+++ Dataset content
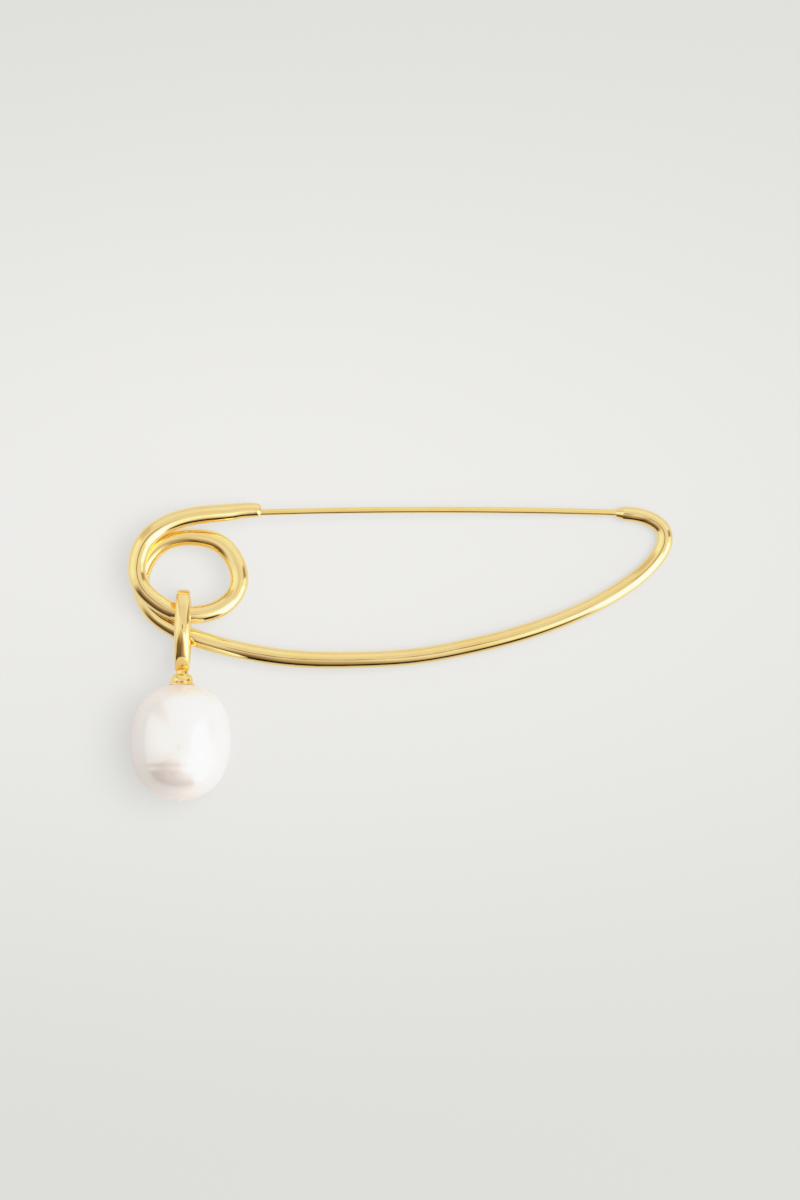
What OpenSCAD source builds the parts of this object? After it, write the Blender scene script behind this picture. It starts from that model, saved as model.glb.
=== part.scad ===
++++++
+++ Dataset content
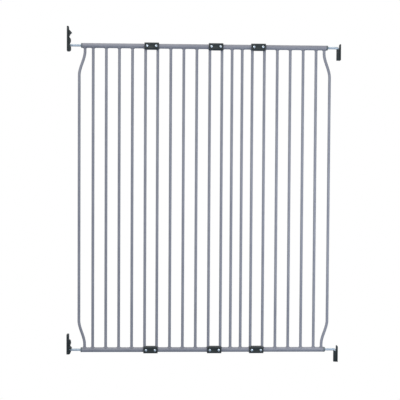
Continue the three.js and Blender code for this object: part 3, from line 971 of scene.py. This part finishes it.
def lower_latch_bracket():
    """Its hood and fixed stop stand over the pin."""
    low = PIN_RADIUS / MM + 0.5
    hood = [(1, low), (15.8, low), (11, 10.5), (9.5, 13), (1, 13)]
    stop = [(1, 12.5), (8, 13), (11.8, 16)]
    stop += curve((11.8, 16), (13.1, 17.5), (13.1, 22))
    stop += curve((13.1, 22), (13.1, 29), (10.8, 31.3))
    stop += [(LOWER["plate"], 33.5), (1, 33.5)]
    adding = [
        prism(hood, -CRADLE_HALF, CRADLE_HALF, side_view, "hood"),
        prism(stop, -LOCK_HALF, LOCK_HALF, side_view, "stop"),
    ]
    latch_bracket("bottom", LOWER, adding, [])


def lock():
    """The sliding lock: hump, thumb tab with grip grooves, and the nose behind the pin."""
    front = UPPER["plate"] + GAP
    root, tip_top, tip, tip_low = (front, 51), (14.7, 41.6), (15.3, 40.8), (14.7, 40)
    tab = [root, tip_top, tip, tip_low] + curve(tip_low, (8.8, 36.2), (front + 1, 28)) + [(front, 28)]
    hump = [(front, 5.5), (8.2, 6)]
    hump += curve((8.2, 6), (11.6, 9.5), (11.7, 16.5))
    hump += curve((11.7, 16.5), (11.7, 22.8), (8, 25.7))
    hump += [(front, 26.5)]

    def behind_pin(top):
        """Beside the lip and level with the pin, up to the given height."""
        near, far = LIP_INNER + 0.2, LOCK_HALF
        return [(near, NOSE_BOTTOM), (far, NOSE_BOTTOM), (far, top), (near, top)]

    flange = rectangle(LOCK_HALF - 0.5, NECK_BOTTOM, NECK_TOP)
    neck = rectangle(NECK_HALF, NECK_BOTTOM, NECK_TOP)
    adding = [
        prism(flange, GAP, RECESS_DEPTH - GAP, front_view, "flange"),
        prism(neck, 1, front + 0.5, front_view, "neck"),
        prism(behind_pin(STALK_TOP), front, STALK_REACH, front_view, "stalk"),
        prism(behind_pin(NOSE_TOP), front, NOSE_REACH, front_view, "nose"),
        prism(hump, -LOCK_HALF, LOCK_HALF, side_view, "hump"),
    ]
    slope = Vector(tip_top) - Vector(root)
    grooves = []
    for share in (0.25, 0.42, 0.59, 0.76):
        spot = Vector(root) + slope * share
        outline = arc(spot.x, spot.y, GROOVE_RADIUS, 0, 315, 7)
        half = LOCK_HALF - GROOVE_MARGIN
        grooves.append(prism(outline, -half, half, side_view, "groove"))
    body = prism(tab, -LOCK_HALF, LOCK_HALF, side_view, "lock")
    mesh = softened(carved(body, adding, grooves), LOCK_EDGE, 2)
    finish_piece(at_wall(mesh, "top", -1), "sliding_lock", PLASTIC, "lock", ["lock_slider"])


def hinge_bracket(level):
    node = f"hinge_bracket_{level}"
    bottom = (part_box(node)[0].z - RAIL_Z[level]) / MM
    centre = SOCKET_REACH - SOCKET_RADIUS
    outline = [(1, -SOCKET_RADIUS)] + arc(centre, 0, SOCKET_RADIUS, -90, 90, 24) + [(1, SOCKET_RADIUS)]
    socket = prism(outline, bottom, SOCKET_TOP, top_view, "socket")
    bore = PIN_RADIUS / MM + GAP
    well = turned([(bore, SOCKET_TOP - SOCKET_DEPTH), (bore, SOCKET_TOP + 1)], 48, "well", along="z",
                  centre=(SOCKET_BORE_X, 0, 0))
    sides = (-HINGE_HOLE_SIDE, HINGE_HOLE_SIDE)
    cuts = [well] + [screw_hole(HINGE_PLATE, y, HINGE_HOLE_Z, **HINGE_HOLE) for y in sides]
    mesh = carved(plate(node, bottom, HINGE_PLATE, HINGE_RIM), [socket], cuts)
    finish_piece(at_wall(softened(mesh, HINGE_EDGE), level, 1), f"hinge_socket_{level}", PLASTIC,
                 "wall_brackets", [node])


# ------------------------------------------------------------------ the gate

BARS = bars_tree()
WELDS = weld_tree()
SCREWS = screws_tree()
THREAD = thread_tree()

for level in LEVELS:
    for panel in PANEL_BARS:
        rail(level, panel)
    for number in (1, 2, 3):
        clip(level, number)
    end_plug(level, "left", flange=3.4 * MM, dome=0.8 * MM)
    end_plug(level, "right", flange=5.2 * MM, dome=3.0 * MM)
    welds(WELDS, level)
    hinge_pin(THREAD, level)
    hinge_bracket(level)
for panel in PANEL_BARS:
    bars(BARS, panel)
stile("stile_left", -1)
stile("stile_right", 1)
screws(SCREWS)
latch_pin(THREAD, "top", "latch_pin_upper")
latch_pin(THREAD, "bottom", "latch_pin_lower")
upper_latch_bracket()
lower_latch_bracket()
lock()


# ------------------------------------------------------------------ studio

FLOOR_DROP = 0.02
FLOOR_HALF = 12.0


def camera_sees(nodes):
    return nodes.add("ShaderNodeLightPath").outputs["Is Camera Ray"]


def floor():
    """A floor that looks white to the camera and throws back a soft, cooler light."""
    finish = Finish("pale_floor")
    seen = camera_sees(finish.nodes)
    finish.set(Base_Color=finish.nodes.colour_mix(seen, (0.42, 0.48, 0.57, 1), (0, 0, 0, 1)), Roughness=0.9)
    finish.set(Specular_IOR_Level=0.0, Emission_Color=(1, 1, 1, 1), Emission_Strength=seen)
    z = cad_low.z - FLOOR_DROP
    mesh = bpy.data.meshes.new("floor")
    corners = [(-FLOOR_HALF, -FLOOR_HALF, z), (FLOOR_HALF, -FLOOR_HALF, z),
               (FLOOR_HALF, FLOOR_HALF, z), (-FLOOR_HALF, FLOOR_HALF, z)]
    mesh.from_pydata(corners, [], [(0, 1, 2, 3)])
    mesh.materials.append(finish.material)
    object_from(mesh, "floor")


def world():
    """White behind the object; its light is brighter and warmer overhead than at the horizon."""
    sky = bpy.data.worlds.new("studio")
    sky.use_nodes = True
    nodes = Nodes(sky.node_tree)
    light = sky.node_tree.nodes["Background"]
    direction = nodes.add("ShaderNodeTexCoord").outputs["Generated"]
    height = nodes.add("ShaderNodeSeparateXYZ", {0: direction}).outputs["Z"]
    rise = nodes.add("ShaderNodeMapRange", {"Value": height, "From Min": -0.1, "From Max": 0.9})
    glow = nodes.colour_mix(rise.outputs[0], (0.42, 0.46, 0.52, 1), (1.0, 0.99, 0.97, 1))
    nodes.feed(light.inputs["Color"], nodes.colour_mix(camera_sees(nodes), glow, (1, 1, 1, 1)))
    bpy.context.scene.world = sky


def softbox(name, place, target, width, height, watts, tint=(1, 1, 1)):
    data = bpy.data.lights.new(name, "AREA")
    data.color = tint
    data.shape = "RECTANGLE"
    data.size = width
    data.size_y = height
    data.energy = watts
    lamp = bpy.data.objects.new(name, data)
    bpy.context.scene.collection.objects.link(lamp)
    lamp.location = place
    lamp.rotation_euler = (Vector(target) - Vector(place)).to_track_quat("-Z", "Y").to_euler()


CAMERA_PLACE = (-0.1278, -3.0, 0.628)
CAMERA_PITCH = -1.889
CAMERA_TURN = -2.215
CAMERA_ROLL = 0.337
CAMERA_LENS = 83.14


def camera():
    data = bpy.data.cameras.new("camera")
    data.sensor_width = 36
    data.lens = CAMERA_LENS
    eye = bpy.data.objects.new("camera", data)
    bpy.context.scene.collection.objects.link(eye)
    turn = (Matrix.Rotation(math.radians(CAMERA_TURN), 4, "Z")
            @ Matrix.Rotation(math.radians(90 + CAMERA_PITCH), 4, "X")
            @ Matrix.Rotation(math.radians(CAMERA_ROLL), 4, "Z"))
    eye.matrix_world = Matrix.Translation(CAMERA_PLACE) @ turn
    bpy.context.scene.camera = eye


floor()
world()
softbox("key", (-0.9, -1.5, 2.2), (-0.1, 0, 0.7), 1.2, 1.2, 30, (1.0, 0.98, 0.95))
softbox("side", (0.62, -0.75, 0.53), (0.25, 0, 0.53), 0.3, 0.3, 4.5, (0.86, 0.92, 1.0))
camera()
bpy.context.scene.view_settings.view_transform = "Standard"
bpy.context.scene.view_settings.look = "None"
++++++
## Short task
Repeat, word for word, only the lines from the line holding "Continue the three.js" through the line holding "LOWER, adding, [])", with both of those lines included.

## Result
Continue the three.js and Blender code for this object: part 3, from line 971 of scene.py. This part finishes it.
def lower_latch_bracket():
    """Its hood and fixed stop stand over the pin."""
    low = PIN_RADIUS / MM + 0.5
    hood = [(1, low), (15.8, low), (11, 10.5), (9.5, 13), (1, 13)]
    stop = [(1, 12.5), (8, 13), (11.8, 16)]
    stop += curve((11.8, 16), (13.1, 17.5), (13.1, 22))
    stop += curve((13.1, 22), (13.1, 29), (10.8, 31.3))
    stop += [(LOWER["plate"], 33.5), (1, 33.5)]
    adding = [
        prism(hood, -CRADLE_HALF, CRADLE_HALF, side_view, "hood"),
        prism(stop, -LOCK_HALF, LOCK_HALF, side_view, "stop"),
    ]
    latch_bracket("bottom", LOWER, adding, [])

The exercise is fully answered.